§ TASK DETAILS:
Output exactly the lines that run from the line containing "base_plate();" through the line containing "if empty is", with both ends included.
***** DATASET EXTRACT *****
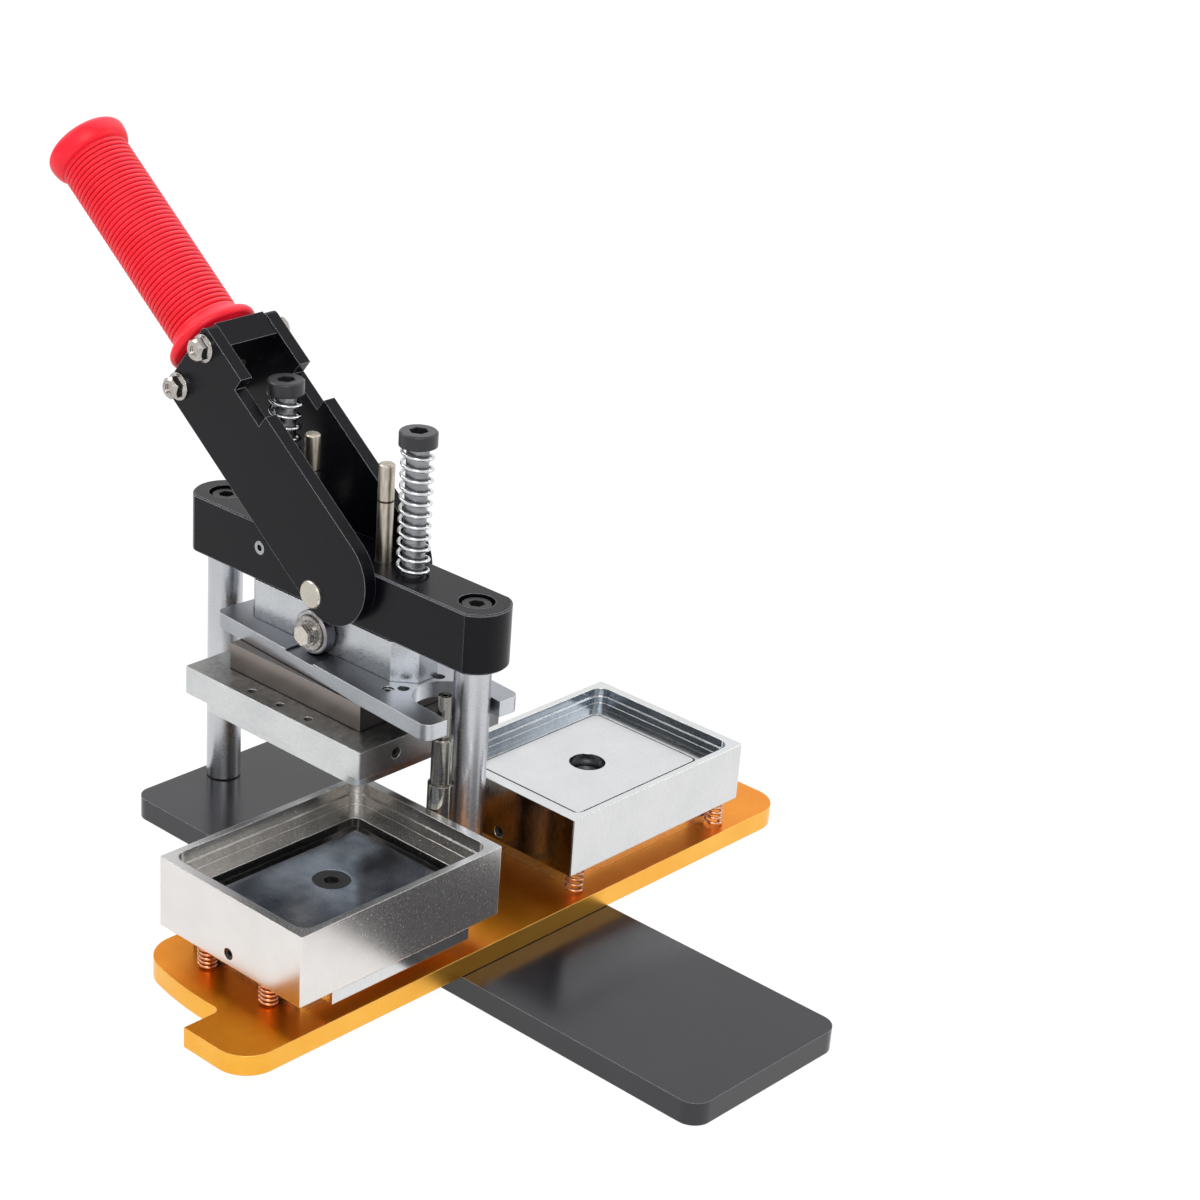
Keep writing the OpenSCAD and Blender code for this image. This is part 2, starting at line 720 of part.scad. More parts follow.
// A headless screw whose socket faces down, its face on z = 0
module set_screw(d, l) {
    difference() {
        cylinder(d = d, h = l, $fn = small_fn);
        translate([0, 0, -over]) cylinder(d = d * hex_share * hex_share, h = l / 2 + over, $fn = 6);
    }
}

module spring_bolts() {
    color("#3a3a3c") for (s = [-1, 1]) translate([0, s * sbolt_y, bar_top + spring_h]) {
        socket_screw(sbolt_d, sbolt_head_d, sbolt_head_h, spring_h + bar_h + ram_gap + ram_h);
    }
}

module guide_rods() {
    groove_z = guide_h * 0.62;
    r = guide_d / 2;
    low = -bar_h - ram_gap - ram_h;
    color("#b9bcc0") for (s = [-1, 1]) translate([0, s * rod_y, bar_top]) rotate_extrude($fn = small_fn)
        polygon([
            [0, low], [r, low], [r, groove_z], [r - edge / 2, groove_z], [r - edge / 2, groove_z + edge],
            [r, groove_z + edge], [r, guide_h - edge], [r - edge, guide_h], [0, guide_h]]);
}

module roller_bolts() {
    color("#c8cacc") for (s = [-1, 1]) mirror([s < 0 ? 1 : 0, 0, 0]) {
        translate([roller_x + lever_t + 2 * fit, 0, roller_z]) rotate([0, 90, 0]) union() {
            rotate_extrude($fn = small_fn) polygon([[0, 0], [roller_d * 0.4, 0], [roller_d * 0.4, washer_t],
                [roller_bore * 0.9, washer_t], [roller_bore * 0.9, 2 * washer_t], [0, 2 * washer_t]]);
            translate([0, 0, washer_t]) cylinder(d = roller_bore * 4 / 3 / cos(30),
                h = roller_bore * 2 / 3, $fn = 6);
            translate([0, 0, -lever_t - 2 * fit - roller_bore]) {
                cylinder(d = roller_bore - 2 * fit, h = lever_t + 2 * fit + roller_bore + over / 2,
                    $fn = small_fn);
            }
        }
    }
}

module roller(side) {
    r = roller_d / 2;
    b = roller_bore / 2;
    color("#d0d2d4") mirror([side < 0 ? 1 : 0, 0, 0]) translate([roller_x, 0, roller_z]) rotate([0, 90, 0]) {
        rotate_extrude($fn = big_fn) polygon([
            [b, 0], [r - edge, 0], [r, edge], [r, lever_t - edge], [r - edge, lever_t], [r * 0.82, lever_t],
            [r * 0.8, lever_t - edge], [b * 1.6, lever_t - edge], [b * 1.5, lever_t], [b, lever_t]]);
    }
}

module left_roller() {
    roller(-1);
}

module right_roller() {
    roller(1);
}

module return_springs() {
    color("#c8cacc") for (s = [-1, 1]) translate([0, s * sbolt_y, bar_top]) {
        coil_spring(spring_d, spring_wire, spring_h, spring_coils);
    }
}

// The table's outline about its pivot: a strip with a stop finger at each end, and arcs behind them
module table_outline() {
    low = -table_w / 2;
    difference() {
        soft_rect(table_l, table_w, table_r);
        difference() {
            translate([-table_l, low + finger_w]) square([2 * table_l, table_w]);
            circle(r = table_arc_r, $fn = 2 * big_fn);
            for (m = [0, 1]) mirror([m, 0]) finger_fillet(low + finger_w);
        }
        for (m = [0, 1]) mirror([m, 0]) rear_corner();
    }
}

// The round corner between a finger's back edge, at height y, and the arc behind it.
// Both curves are drawn a hair too wide, so that they cross what they meet at a clear angle.
module finger_fillet(y) {
    far = table_arc_r + finger_r;
    c = [sqrt(far * far - (y + finger_r) * (y + finger_r)), y + finger_r];
    difference() {
        polygon([[c[0] - finger_r, y - over], [c[0], y - over], c, c * (table_arc_r - over) / far]);
        translate(c) circle(r = finger_r + fit, $fn = small_fn);
    }
}

// What is cut off where an arc meets the table's rear edge
module rear_corner() {
    near = table_arc_r - rear_r;
    y = table_w / 2 - rear_r;
    c = [sqrt(near * near - y * y), y];
    difference() {
        polygon([c, [c[0], table_w / 2 + over], [table_arc_r + over, table_w / 2 + over],
            c * (table_arc_r + over) / near]);
        translate(c) circle(r = rear_r + fit, $fn = big_fn);
    }
}

module table() {
    color("#e39a24") translate([0, -col_y, table_z]) difference() {
        linear_extrude(table_t) table_outline();
        translate([0, 0, -over]) cylinder(d = bush_d, h = table_t + 2 * over, $fn = small_fn);
        translate([-post_x, 0, -over]) cylinder(d = post_d - edge, h = table_t + 2 * over, $fn = small_fn);
        for (s = [-1, 1]) translate([s * die_x, 0, -over]) {
            cylinder(d = die_screw_d + 2 * fit, h = table_t + 2 * over, $fn = small_fn);
        }
    }
}

module table_bush() {
    color("#a9772f") translate([0, -col_y, table_z]) difference() {
        cylinder(d = bush_d, h = table_t, $fn = small_fn);
        translate([0, 0, -over]) cylinder(d = col_d + 4 * fit, h = table_t + 2 * over, $fn = big_fn);
        translate([-post_x, 0, -over]) cylinder(d = post_d - edge, h = table_t + 2 * over, $fn = small_fn);
    }
}

module locating_post() {
    foot_d = post_d - edge;
    color("#8f9194") translate([-post_x, -col_y, table_z]) difference() {
        rotate_extrude($fn = small_fn) polygon([
            [0, 0], [foot_d / 2, 0], [foot_d / 2, table_t], [post_d / 2, table_t],
            [post_d / 2, table_t + post_h - edge], [foot_d / 2, table_t + post_h], [0, table_t + post_h]]);
        translate([0, 0, table_t + post_h - 3 * hollow_d]) cylinder(d = hollow_d, h = post_h, $fn = small_fn);
    }
}

module post_sleeve() {
    color("#b9bcc0") translate([-post_x, -col_y, table_top]) difference() {
        cylinder(d = sleeve_d, h = sleeve_h, $fn = small_fn);
        translate([0, 0, -over]) cylinder(d = post_d + fit, h = sleeve_h + 2 * over, $fn = small_fn);
    }
}

module hollow_pin() {
    low = post_h - 3 * hollow_d;
    color("#5a5b5e") translate([-post_x, -col_y, table_top]) difference() {
        translate([0, 0, low]) cylinder(d = hollow_d, h = hollow_h - low, $fn = small_fn);
        translate([0, 0, low - over]) cylinder(d = hollow_d / 2, h = hollow_h - low + 2 * over,
            $fn = small_fn);
    }
}

module at_die(side) {
    translate([side * die_x, -col_y, 0]) children();
}

// The block that stands on the table and guides a die's frame
module die_block(h) {
    translate([0, 0, table_top]) difference() {
        linear_extrude(h) soft_rect(block_die_l, block_die_w, edge);
        translate([0, 0, -over]) cylinder(d = die_screw_d + 2 * fit, h = h + 2 * over, $fn = small_fn);
    }
}

// A die's frame: cavity above, ledge with an aperture, and a guide pocket below
module die_frame(z, h, cavity_h, open_l, open_w) {
    ledge_top = h - cavity_h;
    translate([0, 0, z]) difference() {
        linear_extrude(h) soft_rect(die_l, die_w, edge);
        for (k = [0, 1]) translate([0, 0, ledge_top + cavity_h * step_share * (1 - k)]) {
            linear_extrude(cavity_h + over) {
                soft_rect(die_l - 2 * (wall_x + wall_step * k), die_w - 2 * (wall_y + wall_step * k),
                    cavity_r - wall_step * k);
            }
        }
        translate([0, 0, -over]) linear_extrude(ledge_top - ledge_t + over) soft_rect(low_l, low_w, edge);
        translate([0, 0, -over]) linear_extrude(h) soft_rect(open_l, open_w, cavity_r / 2);
        side_hole(h);
    }
}

module side_hole(h) {
    translate([-die_l / 2 - over, 0, h * set_share]) rotate([0, 90, 0]) {
        cylinder(d = set_d, h = skirt_t + 2 * over, $fn = small_fn);
    }
}

module springs_under(inset, h, coils) {
    for (x = [-1, 1], y = [-1, 1]) {
        translate([x * (die_l / 2 - inset[0]), y * (die_w / 2 - inset[1]), table_top]) {
            coil_spring(dspring_d, dspring_wire, h, coils);
        }
    }
}

module die_a_block() {
    color("#7d8084") at_die(-1) die_block(block_a_h);
}

module die_a_pad() {
    pad_z = table_top + block_a_h;
    color("#9a9da1") at_die(-1) difference() {
        translate([0, 0, pad_z]) linear_extrude(pad_a_top - pad_z) soft_rect(pad_a_l, pad_a_w, edge);
        translate([0, 0, pad_z - over]) cylinder(d = die_screw_d + 2 * fit, h = pad_a_top, $fn = small_fn);
        translate([0, 0, pad_a_top - pad_screw_h - edge / 2]) {
            cylinder(d1 = die_screw_d + 4 * fit, d2 = pad_screw_d, h = pad_screw_h - edge / 2,
                $fn = small_fn);
        }
        translate([0, 0, pad_a_top - edge]) cylinder(d = pad_screw_d, h = edge + over, $fn = small_fn);
    }
}

module die_a_screw() {
    head_h = pad_screw_h;
    low = -(pad_a_top - table_z - edge) + head_h;
    color("#1a1a1c") at_die(-1) translate([0, 0, pad_a_top - head_h - edge / 2]) difference() {
        rotate_extrude($fn = small_fn) polygon([[0, low], [die_screw_d / 2, low], [die_screw_d / 2, 0],
            [pad_screw_d / 2 - edge / 2, head_h - edge / 2], [pad_screw_d / 2 - edge / 2, head_h], [0, head_h]]);
        translate([0, 0, head_h / 4]) cylinder(d = die_screw_d * hex_share / cos(30), h = head_h, $fn = 6);
    }
}

module die_a_frame() {
    color("#c4c7ca") at_die(-1) die_frame(frame_a_z, frame_a_h, cavity_a_h, aperture_a_l, aperture_a_w);
}

module die_a_aprons() {
    color("#c4c7ca") at_die(-1) for (s = [-1, 1]) translate([-apron_l / 2, 0, frame_a_z - apron_h]) {
        translate([0, s > 0 ? low_w / 2 : -die_w / 2, 0]) cube([apron_l, skirt_t, apron_h]);
    }
}

module die_set_screw(z, h) {
    translate([-die_l / 2 + edge, 0, z + h * set_share]) rotate([0, 90, 0]) {
        set_screw(set_d, skirt_t - 2 * edge);
    }
}

module die_a_set_screw() {
    color("#1a1a1c") at_die(-1) die_set_screw(frame_a_z, frame_a_h);
}

module die_a_springs() {
    color("#c98a5a") at_die(-1) springs_under(spring_a_in, lift_a, coils_a);
}

module die_b_block() {
    color("#7d8084") at_die(1) die_block(block_b_h);
}

module die_b_pad() {
    pad_z = table_top + block_b_h;
    color("#b4b7ba") at_die(1) translate([0, 0, pad_z]) difference() {
        linear_extrude(ledge_b_top - pad_z) soft_rect(pad_b_l, pad_b_w, cavity_r / 2 - pad_b_gap);
        translate([0, 0, -over]) cylinder(d = die_screw_d + 2 * fit, h = ledge_b_top, $fn = small_fn);
        translate([0, 0, ledge_t]) cylinder(d = pad_hole_d, h = ledge_b_top, $fn = small_fn);
    }
}

module die_b_screw() {
    pad_z = table_top + block_b_h + ledge_t;
    color("#1a1a1c") at_die(1) translate([0, 0, pad_z]) {
        socket_screw(die_screw_d, pad_hole_d - 2, die_screw_d * 0.8, pad_z - table_z - edge);
    }
}

module die_b_frame() {
    open_l = pad_b_l + 2 * pad_b_gap;
    open_w = pad_b_w + 2 * pad_b_gap;
    color("#c4c7ca") at_die(1) die_frame(frame_b_z, frame_b_h, cavity_b_h, open_l, open_w);
}

module die_b_set_screws() {
    color("#1a1a1c") at_die(1) die_set_screw(frame_b_z, frame_b_h);
}

module die_b_springs() {
    color("#c98a5a") at_die(1) springs_under(spring_b_in, lift_b, coils_b);
}

base_plate();
rear_column();
front_column();
column_screws();
base_screws();
crossbar();
cross_pin();
pivot_pin();
left_lever_plate();
right_lever_plate();
handle_block();
handle_bolts();
handle_rod();
grip();
ram_block();
fork_plate();
fork_screw();
core_block();
upper_die();
upper_die_screw();
spring_bolts();
guide_rods();
roller_bolts();
left_roller();
right_roller();
return_springs();
table();
table_bush();
locating_post();
post_sleeve();
hollow_pin();
die_a_block();
die_a_pad();
die_a_frame();
die_a_aprons();
die_a_springs();
die_a_screw();
die_a_set_screw();
die_b_block();
die_b_pad();
die_b_frame();
die_b_springs();
die_b_screw();
die_b_set_screws();
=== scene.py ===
# %% [markdown]
# # A lever press for flat fridge magnets
# This lesson dresses a small hand press. The CAD model gives every rigid piece in its true size,
# in metres, so the script adds only what a drawing leaves out: the wound springs, the moulded grip,
# the finishes, and a studio with a floor, lamps and a camera.

# %% Load the frame
import json
import math

import bmesh
import bpy
from mathutils import Matrix, Vector


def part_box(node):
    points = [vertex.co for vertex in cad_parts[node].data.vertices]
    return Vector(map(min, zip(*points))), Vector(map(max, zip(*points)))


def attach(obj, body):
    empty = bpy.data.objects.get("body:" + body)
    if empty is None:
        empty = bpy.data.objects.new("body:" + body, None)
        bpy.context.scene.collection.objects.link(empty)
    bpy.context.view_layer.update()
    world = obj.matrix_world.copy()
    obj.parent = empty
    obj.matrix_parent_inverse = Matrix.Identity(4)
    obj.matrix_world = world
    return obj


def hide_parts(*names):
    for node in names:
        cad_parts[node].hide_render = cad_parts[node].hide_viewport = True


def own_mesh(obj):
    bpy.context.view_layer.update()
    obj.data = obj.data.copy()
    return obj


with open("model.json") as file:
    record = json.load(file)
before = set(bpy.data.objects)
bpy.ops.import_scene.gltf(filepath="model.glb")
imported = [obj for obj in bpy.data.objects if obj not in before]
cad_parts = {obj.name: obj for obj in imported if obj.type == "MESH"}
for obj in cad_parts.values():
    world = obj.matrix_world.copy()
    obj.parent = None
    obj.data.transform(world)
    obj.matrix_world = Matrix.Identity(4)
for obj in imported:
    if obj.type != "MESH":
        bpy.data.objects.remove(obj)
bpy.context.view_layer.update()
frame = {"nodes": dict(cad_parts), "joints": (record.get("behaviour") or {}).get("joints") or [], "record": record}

MM = 0.001
nodes = frame["nodes"]
joints = {joint["name"]: joint for joint in frame["joints"]}

# %% [markdown]
# ## The camera
# The press was photographed from its front left corner, a little above the table, with a long
# lens. The picture was cropped off centre, so the lens is shifted instead of the camera turned.
# All numbers come from fitting edges of known length to the picture.

# %% Place the camera
TARGET = Vector((-0.000833, -0.037835, 0.061849))
AZIMUTH, ELEVATION, ROLL = (math.radians(a) for a in (-45.57, 27.038, 2.50))
DISTANCE = 1.134521
FOCAL_PX, CENTRE_X, CENTRE_Y, FRAME_PX = 2719.886, 401.343, 758.433, 1200
SENSOR = 36.0

level = Vector((math.sin(AZIMUTH), -math.cos(AZIMUTH), 0))
toward = level * math.cos(ELEVATION) + Vector((0, 0, math.sin(ELEVATION)))
right = Vector((0, 0, 1)).cross(toward).normalized()
up = toward.cross(right)
rolled_right = math.cos(ROLL) * right + math.sin(ROLL) * up
rolled_up = -math.sin(ROLL) * right + math.cos(ROLL) * up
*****
§ ANSWER TO THE EXERCISE:
base_plate();
rear_column();
front_column();
column_screws();
base_screws();
crossbar();
cross_pin();
pivot_pin();
left_lever_plate();
right_lever_plate();
handle_block();
handle_bolts();
handle_rod();
grip();
ram_block();
fork_plate();
fork_screw();
core_block();
upper_die();
upper_die_screw();
spring_bolts();
guide_rods();
roller_bolts();
left_roller();
right_roller();
return_springs();
table();
table_bush();
locating_post();
post_sleeve();
hollow_pin();
die_a_block();
die_a_pad();
die_a_frame();
die_a_aprons();
die_a_springs();
die_a_screw();
die_a_set_screw();
die_b_block();
die_b_pad();
die_b_frame();
die_b_springs();
die_b_screw();
die_b_set_screws();
=== scene.py ===
# %% [markdown]
# # A lever press for flat fridge magnets
# This lesson dresses a small hand press. The CAD model gives every rigid piece in its true size,
# in metres, so the script adds only what a drawing leaves out: the wound springs, the moulded grip,
# the finishes, and a studio with a floor, lamps and a camera.

# %% Load the frame
import json
import math

import bmesh
import bpy
from mathutils import Matrix, Vector


def part_box(node):
    points = [vertex.co for vertex in cad_parts[node].data.vertices]
    return Vector(map(min, zip(*points))), Vector(map(max, zip(*points)))


def attach(obj, body):
    empty = bpy.data.objects.get("body:" + body)
    if empty is None:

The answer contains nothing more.